Sans forcément ressentir de la pitié pour son parcours, le connaître permet de mieux appréhender l’œuvre. Les excès de Yoshio se comprennent, ce n’est qu’un type déclassé, à la marge, certes un peu glandeur, prêt à quelques combines pour un peu d’argent, mais malgré tout sympathique, prêt à aider. Surtout les jolies filles, dans l’espoir de faveurs sexuelles qu’il n’aura jamais. Takashi Fukutani cherche avant tout le divertissement, il veut amuser le lecteur, et il sait que le public aime les mésaventures de cet anti-héros à qui rien ne sera épargné, parfois exploité (y compris sexuellement), souvent malmené (par la police ou d’autres). Sans aucun misérabilisme, sans violons qui pleurent derrière, à chaque fois que Yoshio trébuche, il se relève et passe à autre chose.

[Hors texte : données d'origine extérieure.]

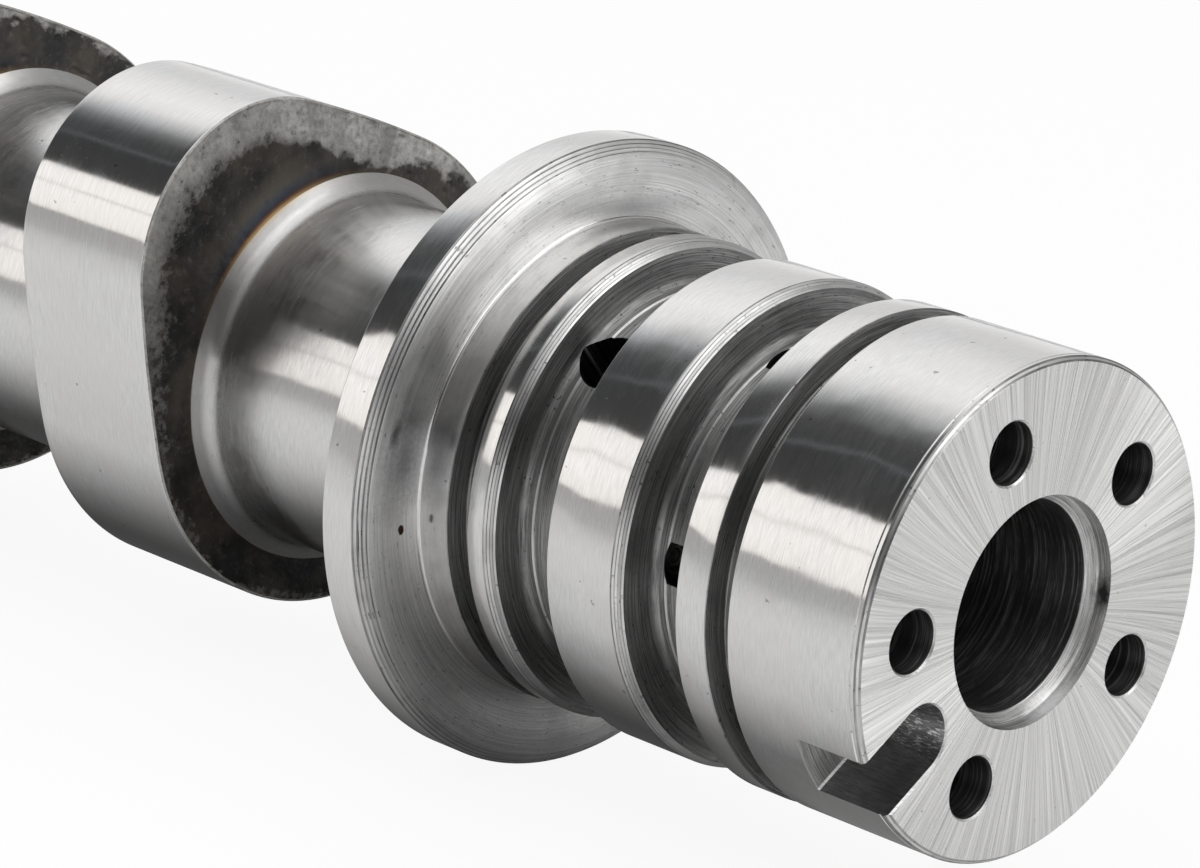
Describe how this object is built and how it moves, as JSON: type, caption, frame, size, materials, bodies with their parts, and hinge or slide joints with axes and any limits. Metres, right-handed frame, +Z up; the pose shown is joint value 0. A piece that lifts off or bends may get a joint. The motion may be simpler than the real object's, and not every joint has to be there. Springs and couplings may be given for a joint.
{
  "type": "camshaft",
  "caption": "One-piece cast camshaft: grooved front journal with bolt bore and oil passages, thrust flange, paired lobes at quarter-turn steps, ground journals and a plain rear end.",
  "frame": {"origin": "centre of the front face, on the shaft axis", "axes": "+X along the shaft axis towards the drive end, +Z up as the shaft lies at rest"},
  "size_m": [0.4272, 0.0462, 0.0462],
  "materials": {
    "iron": "ground bright on lands, journals and lobes, rough as cast between them"
  },
  "bodies": {
    "root": {"camshaft": "iron"}
  },
  "joints": []
}
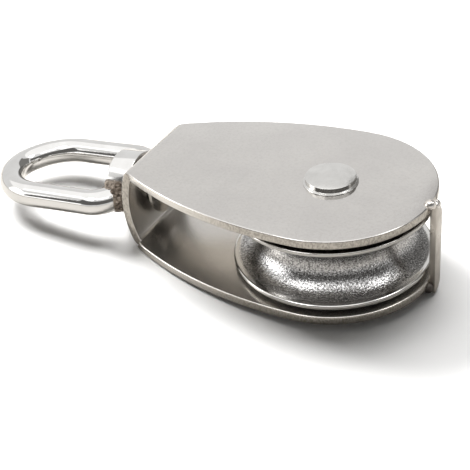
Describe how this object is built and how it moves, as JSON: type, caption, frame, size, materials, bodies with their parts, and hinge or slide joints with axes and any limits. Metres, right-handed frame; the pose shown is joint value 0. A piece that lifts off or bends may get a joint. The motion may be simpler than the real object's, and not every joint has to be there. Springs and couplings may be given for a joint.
{
  "type": "single pulley block",
  "caption": "Small single pulley block: a grooved sheave on a riveted axle in a folded metal strap, with a swivel ring at one end, for leading a light rope.",
  "frame": {"origin": "centre of the sheave, on the axle's axis, midway between the cheeks", "axes": "+Z along the axle, out of the cheek with the formed rivet head; +X from the axle to the tip with the tie bar, so -X runs to the swivel eye; Y across the cheeks"},
  "size_m": [0.1283, 0.0516, 0.0276],
  "materials": {
    "strap_steel": "satin sheet with bright edges",
    "sheave_steel": "blasted groove between polished rims",
    "bearing_bronze": "plain turned",
    "rivet_steel": "polished, formed head",
    "bar_steel": "sawn and lightly polished",
    "eye_steel": "mirror polished",
    "weld_metal": "rough weld with heat colour"
  },
  "bodies": {
    "block": {"side_strap": "strap_steel", "axle_rivet": "rivet_steel", "tie_bar": "bar_steel", "tie_weld_upper": "weld_metal", "tie_weld_lower": "weld_metal"},
    "sheave": {"sheave": "sheave_steel", "sheave_bush": "bearing_bronze"},
    "eye": {"eye_ring": "eye_steel", "swivel_collar": "eye_steel", "swivel_stud": "rivet_steel", "ring_weld_near": "weld_metal", "ring_weld_far": "weld_metal"}
  },
  "joints": [
    {"name": "sheave_spin", "type": "hinge", "parent": "block", "child": "sheave", "pos_m": [0, 0, 0], "axis": [0, 0, 1], "continuous": true},
    {"name": "eye_swivel", "type": "hinge", "parent": "block", "child": "eye", "pos_m": [-0.0527, 0, 0], "axis": [0.9971, 0, 0.0767], "continuous": true}
  ]
}
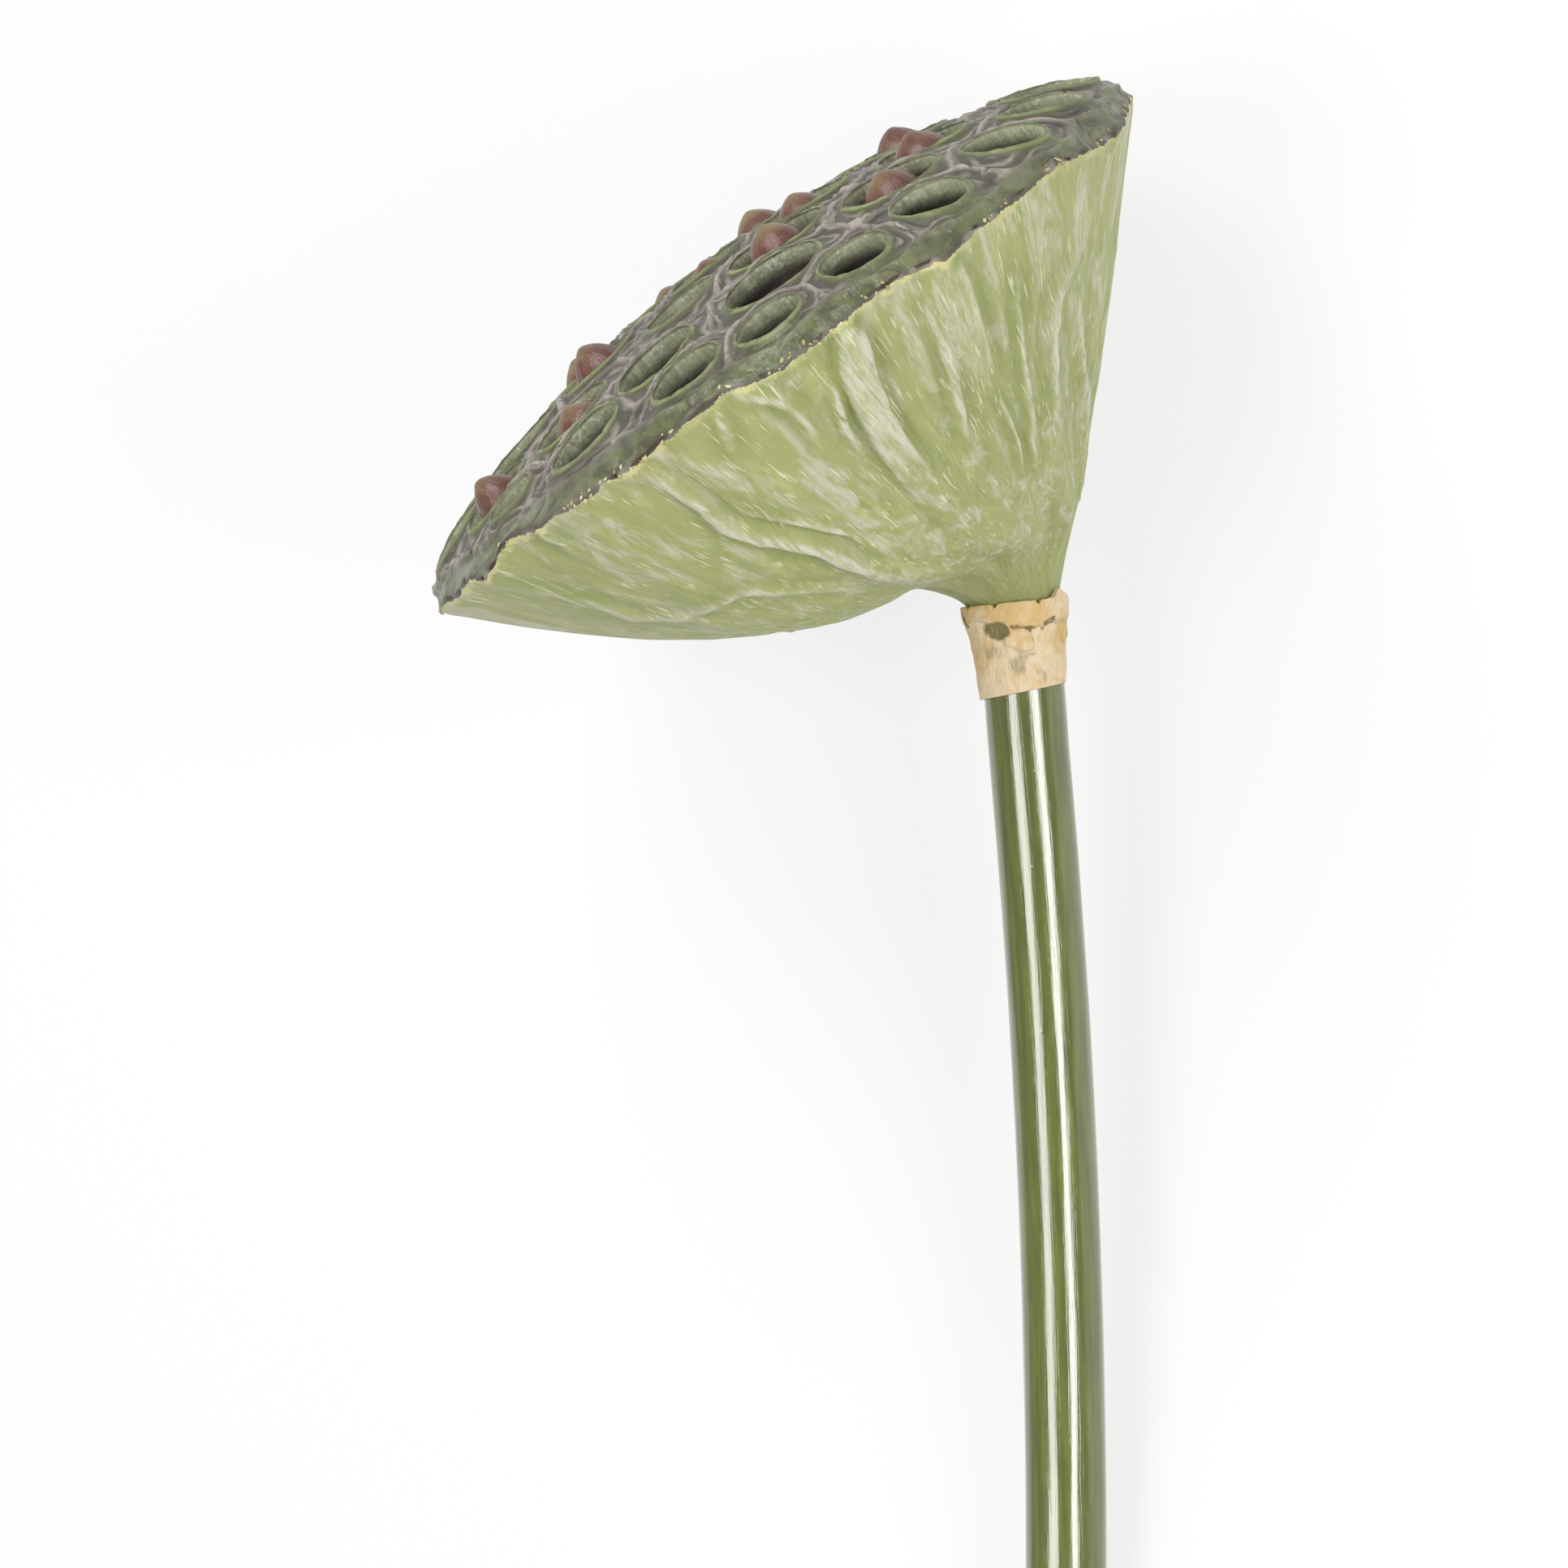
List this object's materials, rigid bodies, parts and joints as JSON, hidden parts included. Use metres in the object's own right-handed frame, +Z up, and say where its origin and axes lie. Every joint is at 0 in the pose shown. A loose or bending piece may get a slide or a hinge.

Mais même si l’auteur se méfiait de tout discours sur son œuvre, il faut pourtant reconnaître qu’elle montre aussi un Japon délabré, où le « miracle économique japonais » de l’après-guerre et jusqu’aux années 1980 n’empêche pas une pauvreté urbaine, une misère sociale et sexuelle dont Yoshio mais aussi d’autres personnages se font l’écho. Des solutions existent, ils trouvent rapidement des petits boulots, quand d’autres doivent exploiter leurs charmes ou tremper dans des affaires louches pour tenter de s’en sortir. Leur place est avec les cafards, ce dont l’auteur s’amuse, mais avec un éclat de rire noir, qui ne fait que ressortir ses années de misères.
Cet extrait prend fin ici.